Idiolecto (II): la colonia de los tres superinos

Cuando Pájaro bobo se refugia en su espelunca, instintivamente echa mano de su idiolecto: palabras y expresiones con las que crea y recrea su mundo íntimo y más próximo. Él dice que el idiolecto es a la lengua lo que la lengua al lenguaje. Hablar es una facultad del género humano; el idiolecto, producto individual de esa facultad. Y sigue teorizando: de la misma manera que el lenguaje puede entenderse como la suma de todas las lenguas, una lengua puede entenderse como la suma de todos sus idiolectos. Hay tantos idiolectos como hablantes.

Yo hablo porque pienso, pero ¿puedo pensar sin palabras? Él dice que pensamos con conceptos y que los conceptos corresponden a palabras. Un concepto, una palabra; una palabra, un concepto. Al menos, en términos teóricos e ideales. Al menos, de momento. Acaso algún día…
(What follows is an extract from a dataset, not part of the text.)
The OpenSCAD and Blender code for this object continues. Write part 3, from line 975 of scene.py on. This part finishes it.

Dado a esos juegos de la lengua (Sprachspiele) que cautivaban a Wittgenstein, Pájaro bobo dice que hay dos tipos de traducción: una vertical y otra horizontal. La traducción vertical —siempre y sólo de arriba abajo, siempre y sólo de lo metafísico a lo físico, siempre y sólo unidireccional— es aquella en la que una idea se transforma en palabra. La traducción horizontal, aquella en la que una palabra es sustituida por otra palabra. La traducción convencional es un intercambio de palabras pertenecientes a dos lenguas (o dos códigos) diferentes, pero situadas en un mismo plano y por lo tanto homólogas y paralelas; la traducción vertical es una transmutación. ¿Única? (Einmalig?) ¡EL VERBO SE HIZO CARNE!

A su modo de ver y entender, el misterio radica no tanto en cómo y por qué una idea consigue perforar la barrera de lo contingente e instalarse en una palabra y tomar cuerpo en ella cuanto en cómo y por qué la Idea primigenia consigue perforar la barrera de la nada y ser.
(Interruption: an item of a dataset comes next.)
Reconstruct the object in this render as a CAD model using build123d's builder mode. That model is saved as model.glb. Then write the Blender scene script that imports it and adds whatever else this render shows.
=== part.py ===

Cancamurrias y cabòries aparte, el idiolecto de Pájaro bobo está hecho, cómo no, de palabras de origen diverso; no pocas, propias y exclusivas. Las más queridas y también las más sustantivas y sustanciosas son las alumbradas entre las paredes de su universo familiar. Una de ellas es superino. Surgido al calor del contacto con los hijos, superino no figura en ningún vocabulario y en ningún diccionario; al menos, por ahora. En el hogar de Pájaro bobo se utiliza para designar una criatura que inspira cariño, ternura y/o compasión: un niño pequeño, un menesteroso, un animal desvalido… Como los tres gatitos a los que tiene por vecinos.

Delante de la ventana de Pájaro bobo hay una casa cubierta de hiedra. Parece detenida en el tiempo; por ejemplo, en los años cincuenta de ese siglo que ya es historia. A él le hace pensar en los edificios inhabitados de ciertas pinturas de De Chirico y, más concretamente, en la mansión que aparece en una película de Hitchcock. Misteriosa y decadente, con moradores que se dirían sendos fantasmas, la casa tiene a un lado un jardín y a otro un descampado. En él, cabe la puerta que da a la calle, se ha instalado una colonia de gatitos a los que un miembro de la santa y caritativa hermandad de los Menesterosos cuida y alimenta todos los días del año, incluidos domingos y fiestas de guardar. Un apat (del griego ágape) a primera hora de la mañana, un apat al mediodía, hora española, y un apat antes de irse a la cama, hora de las gallinas. Parece ser que el menesteroso, paso ligero de legionario y cara de feligrés jalamío, tiene a su cargo varias colonias.

Desde su atalaya, una ventana en una segunda planta, Pájaro bobo vigila que no les falte condumio a los tres gatitos. Son sus superinos.

Nota: Cuando Margarita regresa de la compra dice: «He visto a los superinos». Y cuando Ana llama desde los Madriles pregunta: «¿Como están los superinos?» El único que no quiere saber nada de ellos es nuestro caniche Blacky, que también es un superino.